La Fièvre et Le Pleureur désigné : Banc des accusés
Scène

La Fièvre et Le Pleureur désigné : Banc des accusés

La Fièvre et Le Pleureur désigné, les pièces de Wallace Shawn mises en scène par Stacey Christodoulou, semblent se répondre.

Bien qu’une sorte de dialogue existe entre les pièces, on assiste, dans les deux cas, à des monologues. D’abord avec La Fièvre, texte créé pour un public restreint où Philippe Ducros (traducteur et comédien) se livre à une réflexion à haute voix, avec la culpabilité des bien nantis, sur les rapports entre les privilégiés et les sans moyens. Ensuite avec Le Pleureur désigné, où, par un jeu de narration qui confine essentiellement les acteurs à narrer ou à jouer isolément des tirades d’une discussion déjà passée, trois personnages argumentent sur l’art, son rôle, et avec une tension certaine, sur la gauche et la droite.

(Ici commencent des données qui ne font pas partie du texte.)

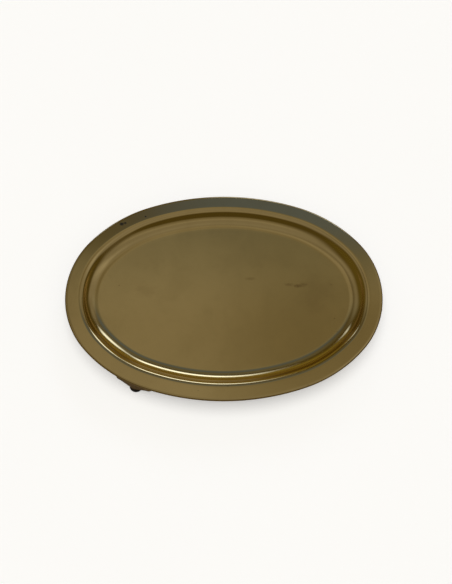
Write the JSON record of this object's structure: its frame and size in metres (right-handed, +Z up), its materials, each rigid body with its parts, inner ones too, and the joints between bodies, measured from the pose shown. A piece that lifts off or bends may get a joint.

La Fièvre porte bien son nom, car on a l’impression d’assister en direct à la prise de conscience d’un individu qui, saisi par une lucidité soudaine, disserte et décortique, d’un seul souffle d’une heure quinze, un malaise qui le possède. Difficile d’imaginer meilleur endroit que la Salle intime du Prospero pour cette pièce, car ce monologue ressemble à une confession qui ne pourrait être livrée ailleurs qu’en terrain intime. Le texte, sarcastique et impitoyable, est riche, brillamment traduit et adapté. Du côté du jeu, on sent bien l’évolution de la réflexion et de la responsabilité dans la manière d’aborder la partition, qui dévoile autant d’accusations et de condamnations contre les autres qu’un sens acerbe de l’autocritique. Ces tirades sont en fait défensives, issues d’un sentiment profond de culpabilité et habitées par des préjugés que le narrateur tente d’exorciser. Par contre, le peu de mouvements physiques (Ducros demeure assis du début à la fin), le peu de jeux d’éclairage et la quasi-absence d’effets sonores laisse l’oeuvre reposer entièrement sur l’acteur et le texte. Le parti pris est valable, certes, mais n’est pas évident à livrer (le jeu n’arrive pas à contenir la même efficacité tout le long) et, non plus, à recevoir. La matière comporte une charge qui nous ébranle, pendant que la proposition scénographique frôle la monotonie.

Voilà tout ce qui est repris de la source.